Running a regional or community bank during the Great Recession is a challenging task. Recent regulations and financial reforms haven’t made your job any easier. Your banking operations have been forced to operate leaner and under more complex compliance regulations. The good news is that with these additional challenges come additional opportunities.
Local banks serve as the backbone of the banking system in the U.S., helping small and mid-sized businesses across the country to grow and invest. While a sluggish economy and increased regulation are realities that all banks must deal with, the local nature of community banking operations gives you unique strategic opportunities for future growth.
Let’s break down the five main operational challenges for banks and examine the distinct opportunities each presents for the local and regional banker.
1. Increased Regulatory Pressures
Research from the Federal Reserve over the past few years confirms that the burden of regulation falls disproportionately on regional and local banks. New regulations may inhibit your lending ability in the community or exorbitantly increase the costs of that lending. In addition, harsh financial penalties are a certain consequence for non-compliance.
Indeed, local banks find it hard to keep up with the alphabet soup of regulatory acts and agencies all passed in the past five years: the Bank Secrecy Act (BSA), Gramm-Leach-Bliley Act (GLBA), Dodd-Frank Wall Street Reform and Consumer Protection Act, the Basel Accords (especially Basel III) and other legislation.
Local banks have a key advantage over their national competitors in this area: agility. Implement compliance procedures faster than the competition, and let them struggle with the new regulations long after you’ve already implemented them into your banking operations. Look at your work as an opportunity to shield the local and regional economy from another recession, because when your area is safer, so are you.
2. Increased Capital Demands
The number one regulatory change across all legislation is the increased demand for capital in banking operations. Basel III regulations require banks to hold 4.5% of common equity in capital (up from 2%) and hold 6% of Tier I capital (up from 4%), in addition to other mandatory and discretionary buffers that decrease a bank’s working margin.
Compound these increased capital requirements with the increased cost of securing funds in addition to the trends of binding liquidity and new leverage requirements, and many regional banks feel squeezed to the limit.
Everyone knows that local banks are more responsive to customer needs and offer more personal-touch service, so build on that existing asset. Remind your customers that some of your increased costs are directly related to the financial safety of their businesses and their local economy. Instead of being the regulation-obsessed local bank, you’re the guardian of the community, increasing its assurance in the economy and bolstering its financial safety net.
3. A Slow Economy
A sluggish economy and slow real estate market mean weak loan demand and low interest rates – both factors that compress the Net Interest Margin (NIM). When required to keep more capital on hand, the margin decreases even further.

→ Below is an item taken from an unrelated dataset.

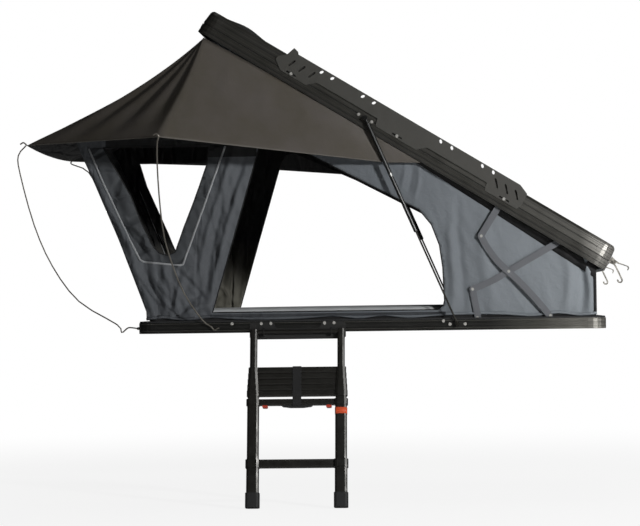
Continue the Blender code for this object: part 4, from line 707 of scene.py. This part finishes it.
def puckerDepth(x, z, side):
    # Between the folds the cloth is puckered: sharp little creases that run down and outwards.
    loose = 1.0 - pucker["tautShare"] * min(1.0, max(0.0, (x - pucker["tautFrom"]) / pucker["tautOver"]))
    long, short = pucker["lean"]
    across, down = x * long + z * short, z * long - x * short
    shift = side * pucker["sideShift"]
    spot = Vector((across * pucker["across"], shift, down * pucker["down"]))
    depth = loose * pucker["depth"] * (pucker["level"] - abs(noise.noise(spot)))
    depth += loose * pucker["fineDepth"] * noise.noise(spot * pucker["fineRatio"])
    slow = pucker["swellAcross"]
    return depth + pucker["swell"] * noise.noise(Vector((x * slow, shift, z * slow)))


def wallDepth(side):
    plane = tray["half"] - wall["inset"]
    openings = [windowLoop(side), doorLoop(side)]
    lines = [(*station([a, b]), width, rise) for a, b, width, rise in folds]

    def depthAt(x, z):
        depth = foldDepth(x, z, lines) + puckerDepth(x, z, side)
        near = min(edgeDistance(x, z, loop) for loop in openings)
        # Beside the openings the cloth is taut; its foot waves a little along the tray.
        free = pucker["edgeShare"] + (1 - pucker["edgeShare"]) * min(1.0, near / pucker["edgeReach"])
        foot = pucker["footDepth"] * math.sin(pucker["footWaves"] * (x - tray["front"]) + 1.3)
        foot *= math.exp(-max(0.0, z - pucker["footFrom"]) / pucker["footReach"])
        return side * (plane + min(depth * free + foot, wall["mostProud"]))

    return depthAt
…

Community and regional banks must do more with less, even as customers demand new technologies, services and products. Yet, the key tactic for bank growth during a recession is to meet those customer demands to increase investment and lending.
The challenge of a compressed NIM is one big banks face too, but they lack the local relationship you already have in the community. Capitalize on your flexibility and personalized customer service to offer the small business lending your geographic area needs. You know your local businesses better than a national lender does, so what could you do to customize small business loans in your specific community?
4. Technology Platforms
As much as any other business, banks have to keep up with changes in the digital era. Community banks are expected to incorporate their mobile banking as a delivery channel, whether through mobile apps or internet banking, even for customers located thousands of miles away.
Other technology challenges facing budget-strapped local banks include evolving marketing platforms like social media, which require more time and attention. Also, new technology platforms like cloud computing (and their budget implications) present a myriad of confusing choices and pricing models.
Strategically use mobile technology, such as remote deposit capture technology, to retain long-time customers, even when those account holders have relocated outside your community. When using social media, capitalize on its local business strengths (like location deals, targeted ads and local reviews) to keep customers engaged. With cloud-based platforms, lower your software costs through a service subscription, reducing your costs against your national competitors.
5. Alternative Competition
Community and regional banks aren’t just competing against national lenders anymore: Retail, technology and telecommunications firms are using their customer base, influence and financial expertise to advance in the areas of banking and payment services. Firms wealthy from their internet-startup days are now lending to their biggest business customers, and shadow banks are starting to reach more corporate and institutional customers as well.
Competition isn’t just coming from new giants in the arena either. More peer-to-peer lending – which may offer more favorable terms and conditions to the borrower – is growing with small businesses that seek alternative sources of funding.
Communicate what your largest competitors – and smallest peer lenders – can’t: trust. As a community bank, you’re well established, but not so big and disconnected that you aren’t flexible and responsive too. Focus your messaging and service first on establishing customer trust. Start a dependable long-term relationship and your customers won’t even think about leaving you for another lender.
In conclusion, operational challenges for banks in the community sector don’t have to be crippling – they present just as many opportunities for operational improvement and new revenue. Stay ahead of the changes and trends in banking operations that are happening today, and you’ll be far ahead of your competition come tomorrow.